Falar sobre como cada um se comporta sexualmente é delicado, pois entramos num campo em que as pessoas não costumam ser exatamente sinceras. Gostamos de nos vangloriar de proezas que flertam mais com a fantasia do que com a realidade. E quando tudo isso se mistura com princípios religiosos, aí mesmo é que a verdade fica escondida num canto, bem acanhada. Embora exista uma quase paridade de atitudes entre homens e mulheres, ainda gravita sobre ambos um silêncio levemente constrangido e que se manifesta nas rodas de conversa. A biologia cede para que a civilização e o comportamento aceito socialmente ocupem o seu lugar. O desejo humano é extremamente complexo. Não pertencemos à categoria dos poucos animais que se aninham com o parceiro escolhido e ignoram todos os demais. O que nos alimenta é a fome pela novidade, entendida aqui como a exploração de corpos diversos, impulso que o casamento tenta conter. Na prática não é bem assim. Casais apaixonados arrulham como pombos sobre os telhados. Mas a taquicardia ao ver o ser amado arrefece ao longo do tempo. Infelizmente, pois tudo seria bem mais fácil se nossos hormônios não continuassem entrando em ebulição. Acho sublime passar a vida ao lado de alguém na mais absoluta fidelidade. Física e emocional.
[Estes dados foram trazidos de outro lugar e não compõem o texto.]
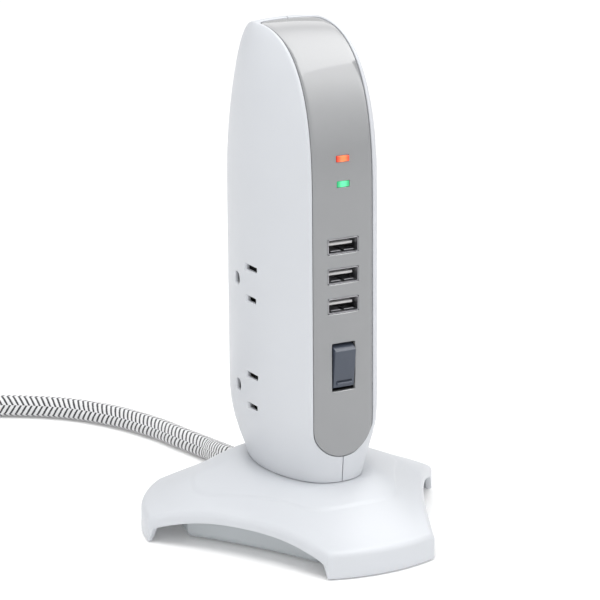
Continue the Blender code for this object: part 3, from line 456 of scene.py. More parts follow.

Não tenho dúvida de que certos afortunados conseguem atravessar décadas envoltos numa atmosfera amorosa que ocupa todas as horas de seus dias. Alguns disfarçam usando o discurso da ambiguidade. E há os que assumem a força do apelo erótico, passando a viver segundo códigos pessoais. Se, neste caso, isso se dá a partir de um acordo tácito, sem nada ocultar do outro, não me parece justo apontar o dedo invocando princípios que funcionam muito bem na teoria. Mas só. Em resumo: cada um deve ser feliz do jeito que quer e consegue. Meu sonho de parceria perfeita é aquela em que a vigilância é substituída pela liberdade. E nela nos satisfazemos com coisas mais relevantes do que espionar as camas alheias. O fato é que não somos que nem os flamingos, um dos raros bichos a professar exclusividade eterna ao companheiro ou companheira que escolheu para si. Quando as pessoas se derem conta de que o que nos torna seres melhores não passa necessariamente pela contenção da libido e pela restrição dos parceiros, teremos dado um grande passo. Mas respeito quem pensa o contrário. Algumas coisas passam pelo condicionamento e pela domesticação.
O que está nos manuais é o ideal. No mundo das gentes, vemos violência e morte só porque ousa-se desobedecer a noção de exclusividade. Gostaria de saber como agiríamos se, criados numa ilha longínqua, não recaíssem sobre nós tantas interdições morais. É uma pena que a palavra traição ainda nos machuque tanto. Então, se você descobrir algum pequeno “deslize” envolvendo quem está ao seu lado, relaxe e culpe a biologia. Afinal, estamos apenas obedecendo ao que está escrito nos nossos gens. Melhor saciar-se do que se frustrar com o que, permanecendo na fantasia, ganha as dimensões de um gigante.